Exercise requirements> Below you will find a set of lines. Repeat them all exactly.
------
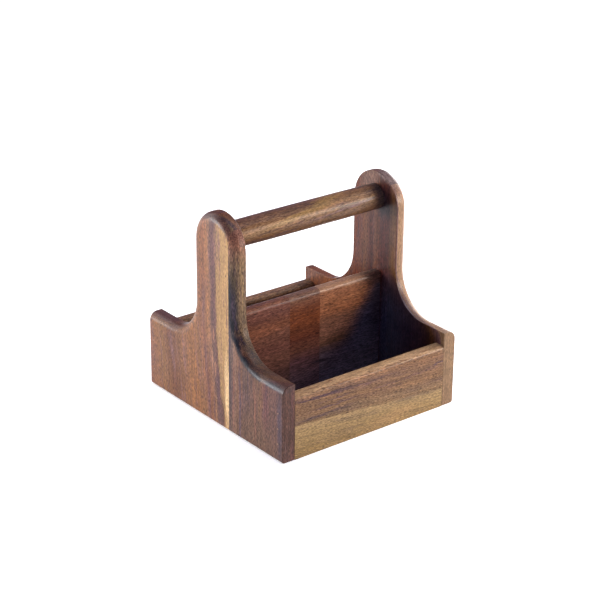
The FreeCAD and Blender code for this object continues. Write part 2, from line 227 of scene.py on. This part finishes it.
    # Year rings, fibres, open pores and curl lighten or darken it, less where the wood is pale.
    # Each has its size in millimetres, its strength and its relief. Fibres and pores are drawn
    # about three times as coarse as the real ones, so that they show.
    tone = 1.0
    relief = 0.0
    for vector, size, strength, height in (
        (bent_board, (120, 2.4, 8), 0.7, 0.0),
        (board, (35, 1.3, 1.3), 1.3, 0.5),
        (board, (3, 0.65, 0.65), pores, 1.0),
        (board, (11, 8, 8), 0.6, 0.0),
    ):
        scale = [1 / length for length in size]
        pattern = add_node(tree, "ShaderNodeMapping", None, Vector=vector, Scale=scale)
        pattern = add_node(tree, "ShaderNodeTexNoise", None, Vector=pattern, Scale=1, Detail=2)
        gain = add_node(
            tree, "ShaderNodeMath", {"operation": "MULTIPLY_ADD"},
            _0=pattern, _1=strength, _2=1 - strength / 2,
        )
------
Exercise answer>
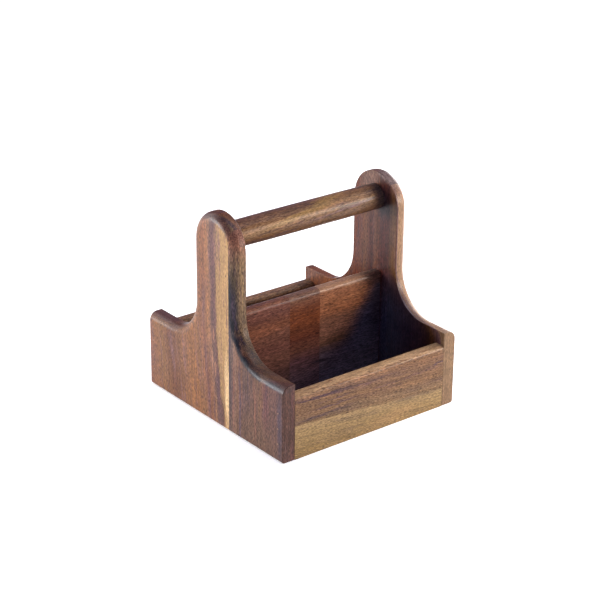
The FreeCAD and Blender code for this object continues. Write part 2, from line 227 of scene.py on. This part finishes it.
    # Year rings, fibres, open pores and curl lighten or darken it, less where the wood is pale.
    # Each has its size in millimetres, its strength and its relief. Fibres and pores are drawn
    # about three times as coarse as the real ones, so that they show.
    tone = 1.0
    relief = 0.0
    for vector, size, strength, height in (
        (bent_board, (120, 2.4, 8), 0.7, 0.0),
        (board, (35, 1.3, 1.3), 1.3, 0.5),
        (board, (3, 0.65, 0.65), pores, 1.0),
        (board, (11, 8, 8), 0.6, 0.0),
    ):
        scale = [1 / length for length in size]
        pattern = add_node(tree, "ShaderNodeMapping", None, Vector=vector, Scale=scale)
        pattern = add_node(tree, "ShaderNodeTexNoise", None, Vector=pattern, Scale=1, Detail=2)
        gain = add_node(
            tree, "ShaderNodeMath", {"operation": "MULTIPLY_ADD"},
            _0=pattern, _1=strength, _2=1 - strength / 2,
        )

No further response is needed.